The big question is, should I stop him? I would really like to have the dress drama stop, but kicking her out might just cause more problems. What would you do?
Post # 3
HAve him kick her out. She will clearly continue to cause more problems and she may do what she pleases even if she agrees to a long dress. You dont want her showing up on your wedding day in a short dress looking like an idiot. Just make sure when he kicks her out he makes it clear that it wasnt your idea – he is sick of the drama and if she cant play by the rules, shes out. What a snot
Post # 4
Let him do it…and then give him a great big kiss for being a great Fiance and supporting you in this (as he should, but many would have a hard time with it).
If it makes you feel any better, I had similar problems with my own sister and I took care fo that situation as well. I feel no remorse about it whatsoever, though we have a long history and she is generally an evil selfish person. So for me it was a relief. Not sure what FI’s relationship is with his sister, but regardless, she’s being selfish and unreasonable. It’s not her day. If you told her to wear a pink tutu she should wear it and shut up.
Post # 5
Oh…and once you get past the dress…she’d find something else to cause drama about…some people are just like this and have to be the center of attention even if it is negative attention.
Post # 6
I’d let him do it. She’s already been a pain in the butt, and the fact that HE wants to do it and will do it is really awesome. So much of the time, I’ve seen girls whose Father-In-Law family try to walk all over them and their Fiance won’t defend them- it’s awesome he’s taking the initiative!
Post # 7
just remember you will be living with this person in your life for 50+ years. I would not advocate a hostile position…but at the same time I wouldn’t let her walk all over you. Have your Fiance approach it like this “all of the bridesmaids will be wearing long dresses. We know that you like to be unique and we’d like to accommodate that so since that’s not very compatible with the rest of the bridesmaids we were wondering if you would like to be a reader, guest book attendant, some other thing, etc. That way you can be happy and wear the dress you want.” That way it comes off as a little bit nicer then “you’re out”. Yeah she’s been a total pain in the ass, and you are totally right, but that’s not going to matter to her or future Mother-In-Law and you gotta be around these people forever.
Post # 8
Tell her she can be unique and wear whatever she wants when she’s the BRIDE!!!!!!!!!
Post # 9
Geesh, what makes HER so special she gets to stand out? I think you’ve been too nice so far! I’d have told her tough noogies the first time, you’re wearing THIS dress, just like everybody else. Can Fiance talk to his mom and sister and make it known that she just needs to shut up and be cooperative? If not, he can tell her, “look, this is our wedding…if you don’t want to cooperate, it looks like you don’t want to be in it.
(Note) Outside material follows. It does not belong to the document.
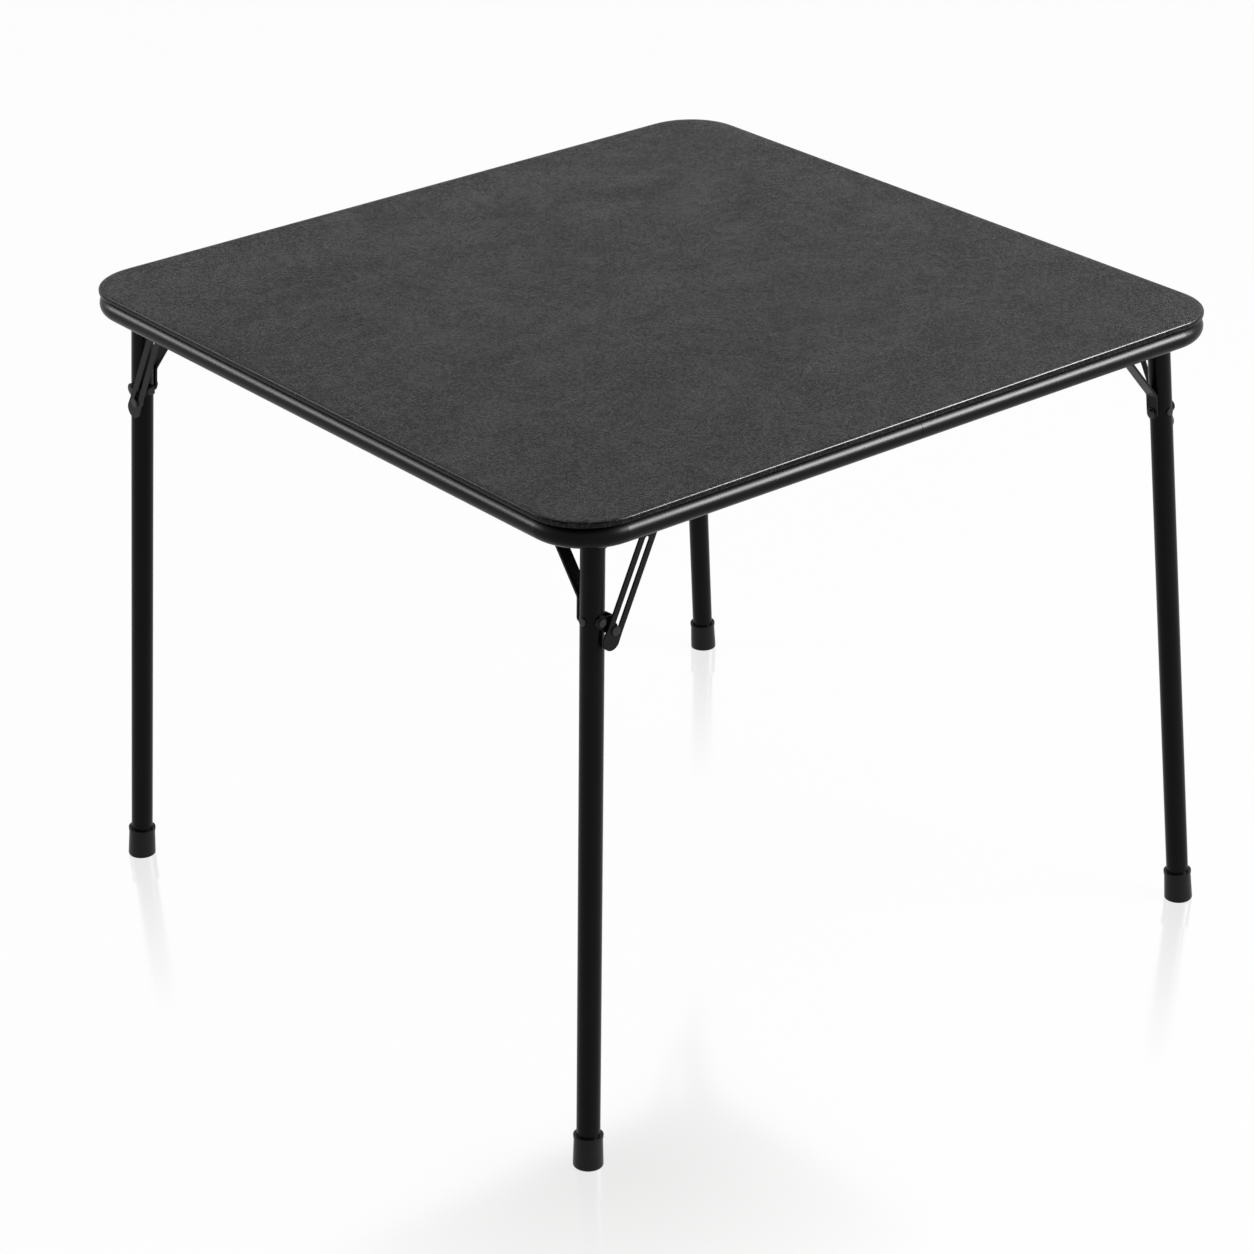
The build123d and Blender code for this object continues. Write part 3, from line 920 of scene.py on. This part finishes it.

Is that the case? You can not be in it if you dom’t want to, but if you’re going to be in it, you’re going to have to just be a good bridesmaid and wear what you’re told.. that’s how it works!”
Post # 10
I like ejs’ response. A nice firm warning…and then if she can’t play nice afterwards, then she’s got to go… I can bet she’ll try something else after the dress situation, but atleast everyone will feel okay in that they *tried* to work it out with her first and she just had to keep on going…
Post # 11
I would tottally let Fiance do it, but I would totally make sure that he let it be known that this was not your idea.
Post # 12
I agree with everyone else! She’s making this all about her and you don’t need that stress, not with everything else! It needs to be taken care of in nonconfrontational way though, because i know you’ll have many more years with her around, so hopefully it can be resolved with no hard feelings!
Post # 13
Let your Fiance handle it. I definitely wouldn’t prevent him from kicking her out. He has lived with her so he knows her personality better than you do. I am thinking he knows that the dress is just the tip of the iceberg and wants to avoid further drama. She can either be a guest, and behave like she has some common sense or she can watch the wedding video at a later date.
…as you can see by my response, I have a very low tolerance for drama =)
Post # 14
If you think she’s a pain now, think how’s she going to act (for the rest of your life) if you kick her out (yes, I know your Fiance would do it, but she’d think you did it). Just stick to your guns. Have your Fiance tell her that she has to wear a long dress. End of story. If she doesn’t want to wear it then she can decide if she wants to be a bridesmaid or not.
Post # 15
I think you have been really easy going about the whole thing so far. I think that your Fiance should remind her that this is your guys wedding and you have the right to want things a certain way if she is still insistent on being dramatic then have him tell her she is out.
Sorry you have to go through this, I hope this helps.
Post # 16
I like what people have said about it being her decision. “You wear this dress or you are not in the wedding, you decide”
Even if Fiance tells her that it’s his decision she will hold it against you.
By The Way, you’ve been MORE THAN accomadating to her so far, it’s time to stop letting her walk all over you!